Our survey will produce a rich source of data for social scientists from multiple nations and multiple disciplines: economics, political science, sociology, and others.  We expect that these datasets will be rapidly exploited by many other scholars, often on themes very different from those outlined here.  And just as the Harvard team’s work on social capital in the US has spawned an entirely new field of research over the last decade, we have some hope that the surveys proposed here may help revitalize the scientific study of religion in Europe.

In Britain, the study formed part of the 2008 British Social Attitudes (BSA) survey administered by National Centre for Social Research (NatCen), Britain’s pre-eminent survey on social attitudes.  Given the social salience of Muslim identity in Britain, we are also carrying out an over-sample of Muslims in the UK.  This parallel study, and those in Northern Ireland and the Republic of Ireland, are being conducted as a stand-alone surveys by Ipsos-MORI.

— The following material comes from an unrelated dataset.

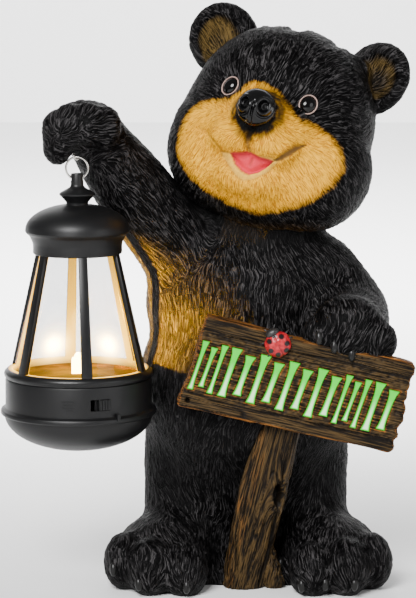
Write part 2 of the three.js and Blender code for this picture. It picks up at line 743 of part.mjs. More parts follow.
function lanternFrame() {
  const ringFoot = DECK_LEVEL + CLEARANCE;
  const ringTop = COLLAR_FOOT - CAGE_HEIGHT + 2;
  let frame = turned([
    [ribInner(ringFoot) + 0.1, ringFoot],
    [HOUSING_RADIUS, ringFoot],
    [HOUSING_RADIUS + 0.3, ringFoot + 2],
    [HOUSING_RADIUS - 1.2, ringTop],
    [ribInner(ringTop) + 0.1, ringTop],
    [ribInner(ringFoot) + 0.1, ringFoot],
  ]);
  frame = frame.add(
    turned([
      [ribInner(COLLAR_FOOT), COLLAR_FOOT + 0.6],
      [ROOF_RING_RADIUS, COLLAR_FOOT + 0.6],
      [ROOF_RING_RADIUS, COLLAR_TOP - 4],
      [ribInner(COLLAR_FOOT), COLLAR_TOP - 4],
      [ribInner(COLLAR_FOOT), COLLAR_FOOT + 0.6],
    ]),
  );
  for (let i = 0; i < RIB_COUNT; i++) {
    frame = frame.add(rib().rotate([0, 0, (360 * i) / RIB_COUNT + THREE.MathUtils.radToDeg(RIB_TURN)]));
  }
  // Room for the collar, which comes down over the heads of the ribs
  const room = COLLAR_FOOT - CLEARANCE;
  return frame.subtract(
    turned([
      [ROOF_RING_RADIUS, room],
      [COLLAR_RADIUS + 9, room],
      [COLLAR_RADIUS + 9, COLLAR_TOP],
      [ROOF_RING_RADIUS, COLLAR_TOP],
      [ROOF_RING_RADIUS, room],
    ]),
  );
}

function lanternGlass() {
  const foot = DECK_LEVEL + CLEARANCE;
  const head = COLLAR_TOP - 5;
  const outer = (height) => ribInner(height) - CLEARANCE;
  return turned([
    [outer(foot) - GLASS_THICKNESS, foot],
    [outer(foot), foot],
    [outer(head), head],
    [outer(head) - GLASS_THICKNESS, head],
    [outer(foot) - GLASS_THICKNESS, foot],
  ]);
}

// The switch lies in a window of the housing's wall and slides along it
const WINDOW_WIDTH = SWITCH_WIDTH + SWITCH_TRAVEL + 2 * CLEARANCE;
const switchPlace = (solid) => solid.rotate([0, 0, THREE.MathUtils.radToDeg(SWITCH_TURN)]);
const SWITCH_LEVEL = DECK_LEVEL - HOUSING_HEIGHT * 0.57;
const SWITCH_START = SWITCH_TRAVEL / 2;

function lanternBase() {
  const inner = HOUSING_RADIUS - WALL;
  const shell = turned([
    [0, DECK_LEVEL - WALL],
    [inner, DECK_LEVEL - WALL],
    [inner, FLANGE_FOOT],
    [FLANGE_RADIUS - 0.6, FLANGE_FOOT],
    [FLANGE_RADIUS, FLANGE_FOOT + 1],
    [FLANGE_RADIUS - 0.4, FLANGE_TOP - 1],
    [HOUSING_RADIUS, FLANGE_TOP + 0.4],
    [HOUSING_RADIUS, DECK_LEVEL - 1],
    [HOUSING_RADIUS - 0.8, DECK_LEVEL],
    [0, DECK_LEVEL],
  ]);
  const height = SWITCH_HEIGHT + 2 * CLEARANCE;
  const window = block(WINDOW_WIDTH, 12, height, 0, -HOUSING_RADIUS, SWITCH_LEVEL);
  return shell.subtract(switchPlace(window));
}

function switchSlider() {
  const plateFront = Math.sqrt((HOUSING_RADIUS - WALL) ** 2 - (WINDOW_WIDTH / 2 + 4) ** 2) - CLEARANCE;
  const nose = HOUSING_RADIUS + SWITCH_PROUD;
  const depth = nose - plateFront + 0.5;
  let slider = unite(
    block(SWITCH_WIDTH, depth, SWITCH_HEIGHT, SWITCH_START, -nose + depth / 2, SWITCH_LEVEL),
    block(SWITCH_WIDTH + 3, 1.5, SWITCH_HEIGHT + 3, SWITCH_START, -plateFront + 0.75, SWITCH_LEVEL),
  );
  // Grip grooves
  for (const share of [-0.3, 0, 0.3]) {
    const x = SWITCH_START + share * SWITCH_WIDTH;
    slider = slider.subtract(block(0.8, 1.2, SWITCH_HEIGHT + 1, x, -nose, SWITCH_LEVEL));
  }
  return switchPlace(slider);
}

function batteryCover() {
  const radius = HOUSING_RADIUS + 0.6;
  const outer = arc(4, -0.5 * Math.PI, 0, radius, BOWL_DEPTH, BOWL_TOP);
  const inner = arc(3, -0.5 * Math.PI, -0.12, radius - WALL - 0.5, BOWL_DEPTH - WALL, BOWL_TOP);
  const lip = HOUSING_RADIUS - WALL - CLEARANCE;
  return turned([
    ...outer,
    [lip, BOWL_TOP],
    [lip, BOWL_TOP + FLANGE_HEIGHT],
    [lip - WALL, BOWL_TOP + FLANGE_HEIGHT],
    [lip - WALL, BOWL_TOP - 1],
    ...inner.reverse(),
  ]);
}

function ledModule() {
  const foot = DECK_LEVEL + CLEARANCE;
  const reach = ribInner(foot) - CLEARANCE - GLASS_THICKNESS - 1;
  const plate = turned([[0, foot], [reach, foot], [reach - 0.5, foot + 1.5], [0, foot + 1.5]], 24);
  const lamp = block(LED_WIDTH, LED_WIDTH, LED_HEIGHT, 0, 0, foot + 1 + LED_HEIGHT / 2);
  const lens = egg(V(0, 0, foot + 1 + LED_HEIGHT), V(2.6, 2.6, 3.2), new THREE.Quaternion(), 10, 6);
  return unite(plate, lamp, lens);
}

// The whole casting, cut flat where it stands
function casting() {
  const room = 2 * STATUE_HEIGHT;
  const ground = block(room, room, room, 0, 0, room / 2);
  let cub = unite(skinOf(bodyMasses(), BODY_FACET), ...digits(), carvedHead());
  for (const socket of eyeSockets()) cub = cub.subtract(socket);
  return unite(cub, board(), post(), ladybird()).intersect(ground);
}

// Finishes

const finish = (color, roughness, metalness = 0) =>
  new THREE.MeshStandardMaterial({ color, roughness, metalness });
const PAINTED_RESIN = finish(0x17171a, 0.5);
const BLACK_PLASTIC = finish(0x1b1b1d, 0.45);
const STEEL_WIRE = finish(0xb9b6ae, 0.25, 1);
const CLEAR_PLASTIC = new THREE.MeshStandardMaterial({
  color: 0xf4f1ea,
  roughness: 0.05,
  transparent: true,
  opacity: 0.3,
});
const LAMP = finish(0xffd98a, 0.3);

// The statue, with the lantern in a group of its own under the ring

function piece(name, solid, material) {
  const mesh = new THREE.Mesh(geometryOf(solid), material);
  mesh.name = name;
  return mesh;
}

const statue = new THREE.Group();
statue.add(
  piece("bear_statue", casting(), PAINTED_RESIN),
  piece("paw_eye", pawEye(), STEEL_WIRE),
  piece("hanging_ring", hangingRing(), STEEL_WIRE),
);

const lantern = new THREE.Group();
lantern.position.set(HANG.x, HANG.y, 0);
lantern.add(
  piece("lantern_cap", lanternCap(), BLACK_PLASTIC),
  piece("lantern_frame", lanternFrame(), BLACK_PLASTIC),
  piece("lantern_glass", lanternGlass(), CLEAR_PLASTIC),
  piece("lantern_base", lanternBase(), BLACK_PLASTIC),
  piece("battery_cover", batteryCover(), BLACK_PLASTIC),
  piece("switch_slider", switchSlider(), BLACK_PLASTIC),
  piece("led_module", ledModule(), LAMP),
);
statue.add(lantern);

export default statue;
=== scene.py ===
"""The finished look of the garden statue: a bear cub with a hanging lantern and a board on a post.

The cub faces -Y. Lengths are in millimetres until at() or MM turns them into metres.
"""

import math
from contextlib import contextmanager

import bpy
import numpy as np
from mathutils import Matrix, Vector, kdtree


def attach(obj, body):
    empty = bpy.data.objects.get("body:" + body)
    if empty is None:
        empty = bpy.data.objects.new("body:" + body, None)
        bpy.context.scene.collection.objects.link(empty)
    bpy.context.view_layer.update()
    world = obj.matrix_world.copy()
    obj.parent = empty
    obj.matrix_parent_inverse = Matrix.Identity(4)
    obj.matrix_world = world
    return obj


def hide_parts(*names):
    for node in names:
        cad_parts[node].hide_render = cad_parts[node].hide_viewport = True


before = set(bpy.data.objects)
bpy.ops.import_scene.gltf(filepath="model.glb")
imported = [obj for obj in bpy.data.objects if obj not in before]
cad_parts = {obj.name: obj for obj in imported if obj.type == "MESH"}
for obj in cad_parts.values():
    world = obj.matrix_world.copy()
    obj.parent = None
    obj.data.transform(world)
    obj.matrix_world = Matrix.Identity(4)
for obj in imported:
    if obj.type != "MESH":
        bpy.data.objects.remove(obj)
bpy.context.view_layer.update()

MM = 0.001
BODY_CELL = 1.38  # the size of a face on the cub's fur
HEAD_CELL = 0.91
CREASE_ANGLE = 32
NOISE_SEED = 11


def at(x, y, z):
    return Vector((x, y, z)) * MM


def mm(place):
    return np.array(place) / MM


def turn(degrees, axis):
    return Matrix.Rotation(math.radians(degrees), 3, axis)


PLAIN = Matrix.Identity(3)

# Pose of the cub

BELLY_RADII = (65, 61, 64)
FLANGE_RADIUS = 45.2
HANG_REACH = BELLY_RADII[0] + 3.3 + FLANGE_RADIUS
HANG = Vector((-0.873, -0.487, 0)).normalized() * HANG_REACH * MM + at(0, 0, 259.5)
SHOULDER = at(-39, -4, 192)
FIST = HANG + at(5, 5, 13)
WRIST = SHOULDER.lerp(FIST, 0.66) + at(2, 8, -5)
ELBOW = at(61, -19, 158)
PAW = at(60, -54, 151)
FEET = {-1: at(-50, -30, 14), 1: at(49, -30, 14)}
SPLAY = {side: turn(9 * side, "Z") for side in (-1, 1)}

HEAD = at(16.6, -8, 264.3)
HEAD_TURN = turn(13, "Y") @ turn(-14.8, "Z") @ turn(-8, "X")
EAR_PLACES = {-1: (-50, 17.5, 48.2), 1: (45.7, 17.5, 46.6)}
EARS = {
    side: turn(-18 * side, "Z") @ turn(16 * side, "Y") @ turn(-8, "X")
    for side in (-1, 1)
}

TOES = [
    ((-18, -31, -1), (13, 17.5, 16.5)),
    ((2, -35, 1), (13.5, 16.5, 17.5)),
    ((19, -25, 2), (12.5, 17, 17)),
]
BOARD_FINGERS = [
    ((-18, -8, 1), (12, 11.5, 12)),
    ((-4, -10.5, -0.5), (12.5, 12, 13)),
    ((13, -8, -3), (12.5, 12, 13)),
]
FIST_FINGERS = [
    ((-16, -9, -13), (8.5, 9.5, 10)),
    ((-16, -8, -3), (9, 11, 12)),
    ((-9, -14, 0), (9.5, 10, 13)),
    ((2, -16, 1.5), (9.5, 10, 12.5)),
    ((12, -12, -0.5), (9, 10, 12)),
]


def on_head(x, y, z):
    return HEAD + HEAD_TURN @ at(x, y, z)


# Shaping


def only(*objects):
    bpy.ops.object.select_all(action="DESELECT")
    for o in objects:
        o.select_set(True)
    bpy.context.view_layer.objects.active = objects[0]


@contextmanager
def editing(obj):
    """Edit mode with everything in the object selected."""
    only(obj)
    bpy.ops.object.mode_set(mode="EDIT")
    bpy.ops.mesh.select_all(action="SELECT")
    yield
    bpy.ops.object.mode_set(mode="OBJECT")


def fresh(primitive, **settings):
    """A new primitive, made while nothing else is selected."""
    bpy.ops.object.select_all(action="DESELECT")
    primitive(**settings)
    return bpy.context.active_object


def settled(obj, centre, rotation=PLAIN, scale=(1, 1, 1)):
    """Sizes, turns and moves a new shape, and leaves the object itself untransformed."""
    obj.matrix_world = Matrix.LocRotScale(centre, rotation.to_quaternion(), Vector(scale))
    only(obj)
    bpy.ops.object.transform_apply()
    return obj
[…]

The British survey runs in conjunction with the International Social Survey Programme (ISSP) 2008 religion module.  David Voas (Manchester) received a grant from NORFACE (the European consortium of funding councils) both to add additional questions (beyond the core 60 ISSP module questions) and to increase the sample size in Great Britain, Northern Ireland, Ireland, Denmark and the Netherlands.  This conjunction of the ISSP, NORFACE and Faith Matters modules makes the 2008 BSA survey the largest and best survey of religion in Britain ever conducted.